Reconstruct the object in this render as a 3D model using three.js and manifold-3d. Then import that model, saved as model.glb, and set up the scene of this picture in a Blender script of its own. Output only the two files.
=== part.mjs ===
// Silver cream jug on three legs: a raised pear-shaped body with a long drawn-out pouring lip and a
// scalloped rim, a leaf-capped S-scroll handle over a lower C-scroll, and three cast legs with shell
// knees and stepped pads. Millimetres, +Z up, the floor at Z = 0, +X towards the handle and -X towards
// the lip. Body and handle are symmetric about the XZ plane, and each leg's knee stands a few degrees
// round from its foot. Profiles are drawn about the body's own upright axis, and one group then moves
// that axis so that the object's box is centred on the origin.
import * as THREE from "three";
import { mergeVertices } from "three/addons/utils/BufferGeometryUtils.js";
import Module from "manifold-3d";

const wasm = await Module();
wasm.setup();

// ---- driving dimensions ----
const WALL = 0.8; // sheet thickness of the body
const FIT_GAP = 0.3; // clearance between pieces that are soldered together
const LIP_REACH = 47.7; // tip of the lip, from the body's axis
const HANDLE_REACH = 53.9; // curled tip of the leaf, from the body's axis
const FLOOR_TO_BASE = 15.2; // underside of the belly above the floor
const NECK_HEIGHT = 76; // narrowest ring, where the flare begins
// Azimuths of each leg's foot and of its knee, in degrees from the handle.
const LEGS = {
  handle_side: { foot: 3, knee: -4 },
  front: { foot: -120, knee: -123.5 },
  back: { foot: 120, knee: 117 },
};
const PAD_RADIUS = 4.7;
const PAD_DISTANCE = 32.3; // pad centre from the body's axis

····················

▶ _Exercise details_:
Gather all lines where the word "object" appears.

▶ _Solution_:
Reconstruct the object in this render as a 3D model using three.js and manifold-3d. Then import that model, saved as model.glb, and set up the scene of this picture in a Blender script of its own. Output only the two files.
// that axis so that the object's box is centred on the origin.